Take ASBOs, for example (those are "Anti-Social Behaviour Orders:" essentially, restraining orders placed mostly on mis-behaving youths and banning them from being out after a certain time or being in certain areas or associating with certain people).

They are hailed by the Labour Government as a big success and one of the main means they have reduced local crime and vandalism.


However, it recently emerged that, far from being scared by them and cowed into leading a quiet and tranquil life as moody teenagers, actually many of these "looting youths" see ASBOs as a badge of honour and they actually seek to get them and then brag about it (whilst at the same time, happily breaking them all the time, because there are obviously not enough police resources to keep tabs on them all).

And similarly for police targets: excellent idea, in theory; in practice, they require such huge effort and time wasted in paperwork that, effectively, the very existence of targets causes a drop in police productivity.

And I could carry on, talking for example about the literally thousand of new laws introduced by Labour over the past 10 years: each one of them perhaps excellent and laudable, yet their collective effect causing such confusion, so as to reduce the effectiveness of the judiciary system overall.
And that not according to some opposition MPs or libertarian activist, but to some very senior judges.

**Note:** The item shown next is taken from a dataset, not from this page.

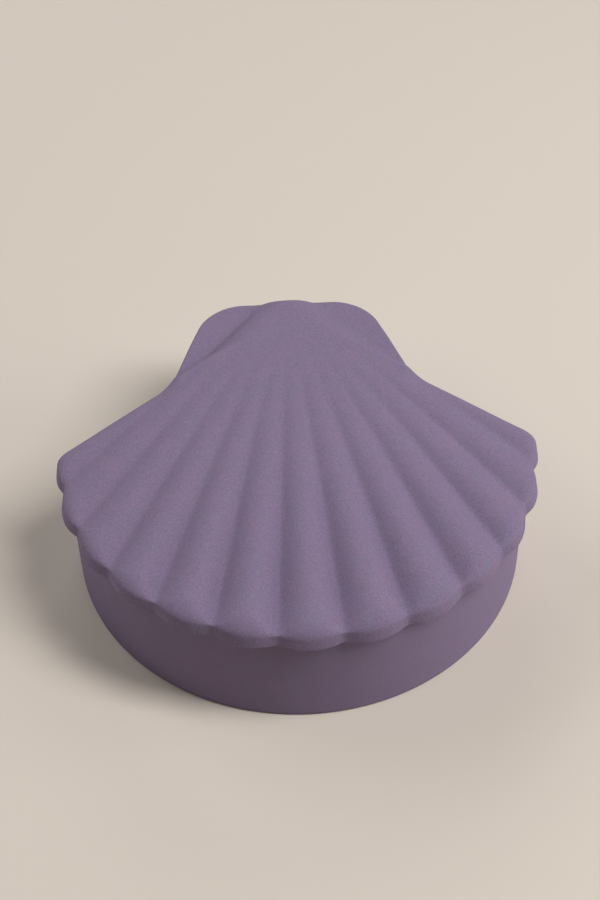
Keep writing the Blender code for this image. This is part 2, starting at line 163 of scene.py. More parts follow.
# Fineness of the meshes
RIB_STEPS = 32               # across a rib
ROW_SPACING = 0.0012         # along a rib
FIELD_SPACING = 0.0009       # over the beak, the shoulders and the ears
FRONT_STEPS = 150            # along half the plain front arc
CORNER_STEPS = 14            # along a rounded corner of the plan
FLANK_STEPS = 30             # along a straight stretch of the plan
ARC_STEPS = 6                # across a rounded edge
ROLL_STEPS = 12              # across the lid's rolled edge
WALL_STEPS = 34              # up the base's wall
CLOSEST_POINTS = 1e-7        # points nearer than this count as one
FAN_LENGTH = 0.16            # length of a rib that the rows are counted for
THINNER_BELOW = (0.62, 0.40, 0.25)      # towards the beak, every second line ends at each share
FIELD_REACH = 1.25 * SHOULDER           # even points up to this distance from the crease
FIELD_GAP = 0.6 * FIELD_SPACING         # left free between even points and the fan's lines
EDGE_GAP = 0.7 * ROW_SPACING            # left free inside the rounded edge
HOLLOW_SPACING = 3.0 * FIELD_SPACING    # of the even points over the hollow


class ShellBoxLid(bpy.types.PropertyGroup):
    """Sizes of the ribbed lid."""

    rib_depth: bpy.props.FloatProperty(
        name="Rib depth", description="Depth of the valleys, as a share of the height above the lip",
        default=0.94, min=0.0, max=0.95, subtype="FACTOR")
    valley_width: bpy.props.FloatProperty(
        name="Valley width", description="Half the width of a valley's rounded bottom",
        default=0.0013, min=0.0002, max=0.005, unit="LENGTH")
    scallop: bpy.props.FloatProperty(
        name="Scallop", description="How far a rib's end swells past the valleys beside it",
        default=0.0022, min=0.0, max=0.004, unit="LENGTH")
    edge_stretch: bpy.props.FloatProperty(
        name="Edge stretch", description="Width of the rounding above the lip, for its height",
        default=2.0, min=0.5, max=4.0)
    lip_round: bpy.props.FloatProperty(
        name="Lip round", description="Radius of the lip's lower edge",
        default=0.0009, min=0.0002, max=0.002, unit="LENGTH")
    lip_lean: bpy.props.FloatProperty(
        name="Lip lean",
        description="How far the lip's upper edge stands back, except behind the notches",
        default=0.0007, min=0.0, max=0.002, unit="LENGTH")
    unevenness: bpy.props.FloatProperty(
        name="Unevenness", description="Height of the hand-worked surface's slow swells",
        default=0.00012, min=0.0, max=0.0005, unit="LENGTH")


class ShellBoxBase(bpy.types.PropertyGroup):
    """Sizes of the hollow base."""

    wall: bpy.props.FloatProperty(
        name="Wall", description="Thickness of the upright wall",
        default=0.005, min=0.002, max=0.010, unit="LENGTH")
    floor: bpy.props.FloatProperty(
        name="Floor", description="Thickness of the floor",
        default=0.006, min=0.002, max=0.010, unit="LENGTH")
    foot_round: bpy.props.FloatProperty(
        name="Foot round", description="Radius of the edge where the wall meets the table",
        default=0.0012, min=0.0002, max=0.003, unit="LENGTH")
    rim_round: bpy.props.FloatProperty(
        name="Rim round", description="Radius of both edges of the flat rim",
        default=0.0010, min=0.0002, max=0.002, unit="LENGTH")
    floor_fillet: bpy.props.FloatProperty(
        name="Floor fillet", description="Radius inside, between the floor and the wall",
        default=0.0025, min=0.001, max=0.010, unit="LENGTH")
    unevenness: bpy.props.FloatProperty(
        name="Unevenness", description="Depth of the wall's slow swells",
        default=0.00010, min=0.0, max=0.0005, unit="LENGTH")


class ShellBoxFinish(bpy.types.PropertyGroup):
    """Colours and grain of the ceramic."""

    body_colour: bpy.props.FloatVectorProperty(
        name="Body colour", description="Main colour of the ceramic",
        default=(0.216, 0.163, 0.270), size=3, min=0.0, max=1.0, subtype="COLOR")
    cool_colour: bpy.props.FloatVectorProperty(
        name="Cool clouds", description="Colour of the faint blue-grey clouds",
        default=(0.186, 0.174, 0.268), size=3, min=0.0, max=1.0, subtype="COLOR")
    warm_colour: bpy.props.FloatVectorProperty(
        name="Warm clouds", description="Colour of the faint pink clouds",
        default=(0.244, 0.171, 0.277), size=3, min=0.0, max=1.0, subtype="COLOR")
    roughness: bpy.props.FloatProperty(
        name="Roughness", description="Roughness of the dry surface",
        default=0.80, min=0.0, max=1.0, subtype="FACTOR")
    grain_depth: bpy.props.FloatProperty(
        name="Grain depth", description="Depth of the fine grain",
        default=0.00006, min=0.0, max=0.0005, unit="LENGTH")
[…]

I believe the time is now right to reverse this lamentable state of affairs and recognise that the State cannot regulate and oversee over all of society's activities: people don't always eat as healthily as we would want them to, they don't seem able to quit smoking, they are not always as good parents as we would wish them to be, and they not always seem to want to work as hard as we'd expect them to.

Well, maybe that's life and one should accept it.
Or maybe they would behave more responsibly, if, instead of treating them as toddlers throwing tantrums, we were to give them the opportunity to learn and accept their individual's responsibilities.

So, yes, less policies. Or no policies at all.

And that's exactly my point.

Sunday, April 22, 2007

Blowing it

Apparently, the self-styled "prudent" and "knowledgeable" Chancellor of the Ex-chequer, Gordon Brown, blew £2bn (that's 2,000 million British pounds - no less!) by selling off UK gold reserves at the bottom of the gold market.

And it's not like we can blame bureacrats or grubby, greedy investment bankers: pretty much everyone (from Bank of England officials, to City traders, to consultants) tried to talk him out of his idea of selling off the family gold.

Alas, Mr Brown being a true Scotsman firm in his beliefs and values (or a stubborn, "stalinist," pig-headed and arrogant autocrat - depending on who you listen to) would not be so easily diverted from his chosen path.

That resulted in a net loss, for the taxpayer, of around £2bn - a loss, no doubt, that our taxes have been funding since.

This coming just shortly after the revelation that that one other of Mr Brown's most famed acts (the so-called "pension raid") was taken against the advice of experts and industry bodies (most notably, the CBI) would dent, one might think, Mr Brown's own assertiveness in depicting himself as a "competent" Chancellor.

He doesn't seem to think so, though.
Nor apparently, do share this view his supporters - who (rather amusingly, I must confess) keep stating that "experts were consulted," forgetting however to add, yes, they were indeed consulted and they all told Mr Brown that what he planned doing was complete nonsense.

I also find rather amusing that the ONE choice he is quite rightly praised for (giving indipendence to the Bank of England to set interest rates) is also used by Mr Brown to assert his own "competence."

In reality, what he did was to essentially say: "politicians cannot be trusted with such choices as setting interest rates and, generally, making sound economic decisions. I am thus excusing myself from this responsibility, and am asking someone who seems to have a certain grasp on the matter to do it on my behalf."

Fine, right. No quibbles with it.
What I do quibble with, though, is the fact that one then, 10 years on, goes on to say: "Hey, look at the folks at the BoE - how well they've done to steer the economy clear of recession. I asked them to do it for me, and look how good the economy is (despite all my tax & spending, by the way). Surely, that is because I am a competent fellow."

That, I was once taught at school, would be called a "non sequitur," marked with a red pen in any essay.

It would be a bit like I'd claim myself a genius of the DIY because I hired a good builder and the extension's roof, 10 years on, hasn't yet collapsed on our heads.

And that against all evidence to the contrary, proved by countless (albeit non-fatal) DIY disasters I committed because of my not listening to others' suggestions to leave it to the professionals.

Prime Minister Brown - can't wait for it: what a wonderful material for this blog he promises to be!